All forms of study and industry have their own theories and jargon. They mostly exist to provide knowledge shortcuts and play books, but part of their function is to exclude. If someone knows the industry jargon, we can be sure they value what we value. We can be sure they read what we read, and mostly there is a chance they believe what we believe.

As time goes by theories and jargon fall out of favour. They become old hat and not cool to reference. That’s also part of the game of being in touch with a community. It show’s whose invested in what we do and who is a fly by nighter. It’s important though that we don’t think this makes the old descriptor less true. Especially when it comes to business. Sure, new theories and knowledge emerge in science which render the old ideas incorrect. But many business philosophies are thousands of years old and aren’t about to change any time soon.

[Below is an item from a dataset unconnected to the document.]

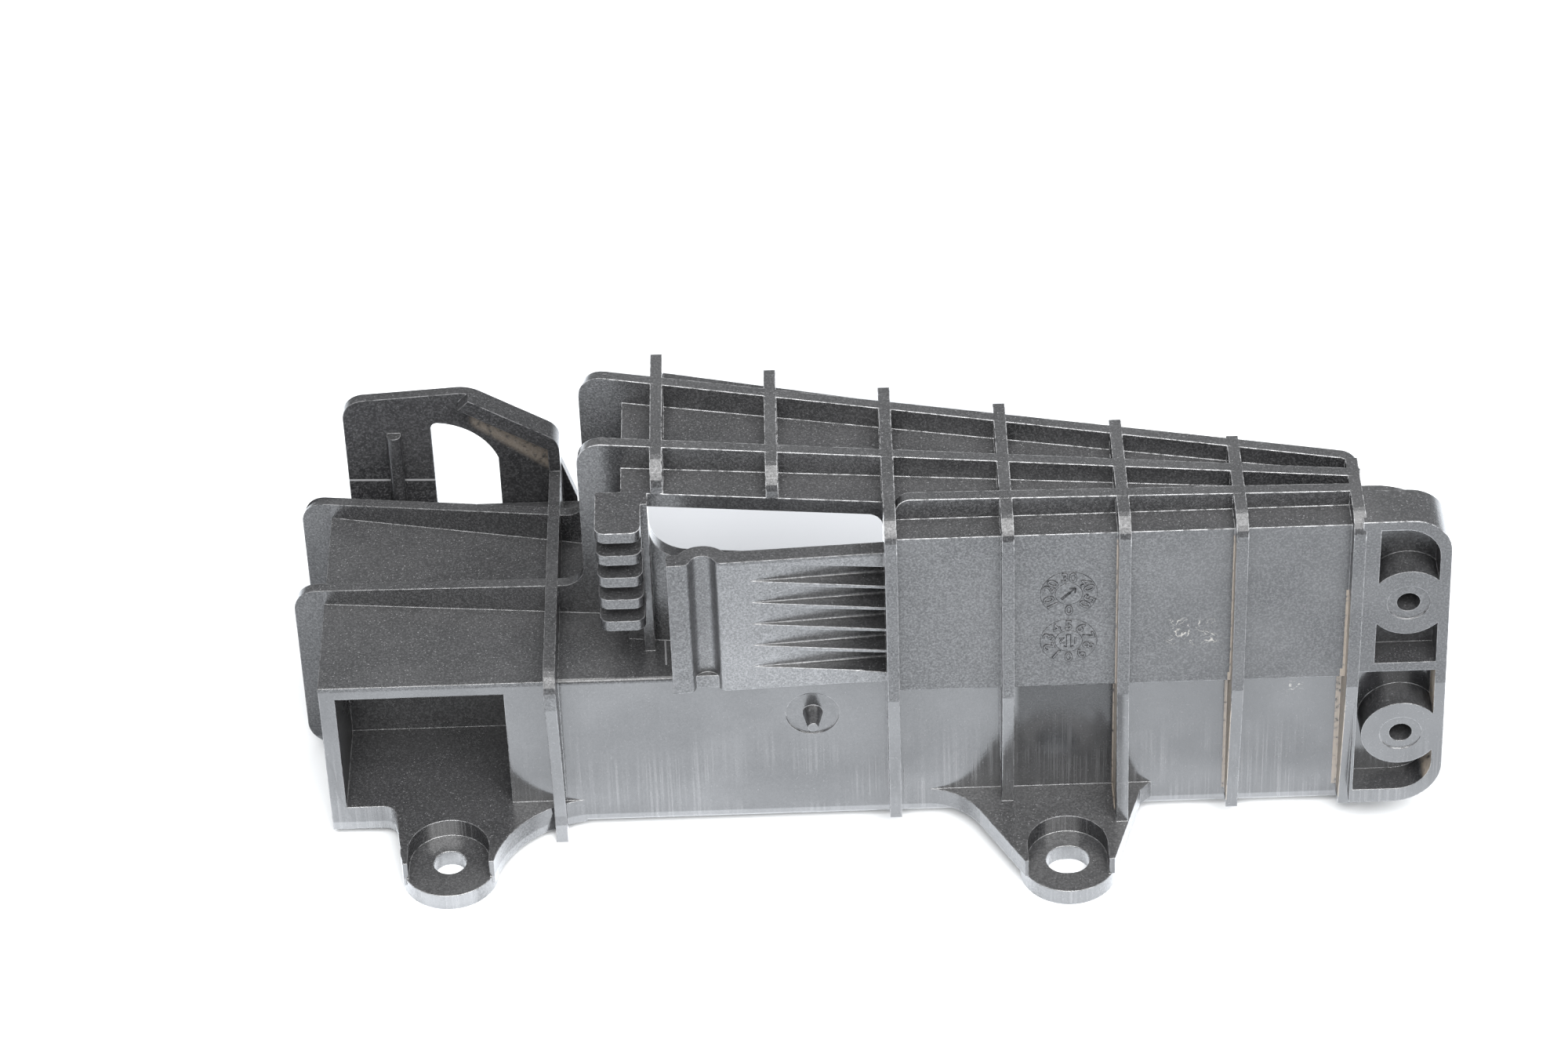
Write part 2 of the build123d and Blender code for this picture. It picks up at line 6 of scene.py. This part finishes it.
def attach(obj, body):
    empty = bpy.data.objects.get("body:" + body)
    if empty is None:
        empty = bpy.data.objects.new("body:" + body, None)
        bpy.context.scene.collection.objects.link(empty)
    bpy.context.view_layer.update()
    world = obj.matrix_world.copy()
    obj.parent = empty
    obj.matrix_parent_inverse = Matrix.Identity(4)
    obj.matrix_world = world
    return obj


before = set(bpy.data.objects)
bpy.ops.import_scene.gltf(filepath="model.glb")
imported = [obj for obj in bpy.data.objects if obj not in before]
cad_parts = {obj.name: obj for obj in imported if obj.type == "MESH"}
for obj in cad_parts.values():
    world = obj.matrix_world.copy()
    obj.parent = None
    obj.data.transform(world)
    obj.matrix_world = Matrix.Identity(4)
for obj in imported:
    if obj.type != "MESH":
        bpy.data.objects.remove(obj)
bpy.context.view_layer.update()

I like to say that the Ancient Egyptians invented ‘lean’ methodology…. I can’t possibly imagine the pyramids being built any other way, surely they would have ran out of capital!

Last night the super Ben Rowe delivered a talk at PauseFest (A nerd web festival in Melbourne) using Maslow’s hierarchy of needs. An older theory that doesn’t get much coverage these days. It doesn’t make it any less compelling and real though. It was one of the most insightful presentations I’ve seen in recent times and I loved that he mashed up the new world with an old theory.

The thing it pointed out to me was that it doesn’t matter so much which tool we use to do things, but how we apply it to create new meaning with our audience.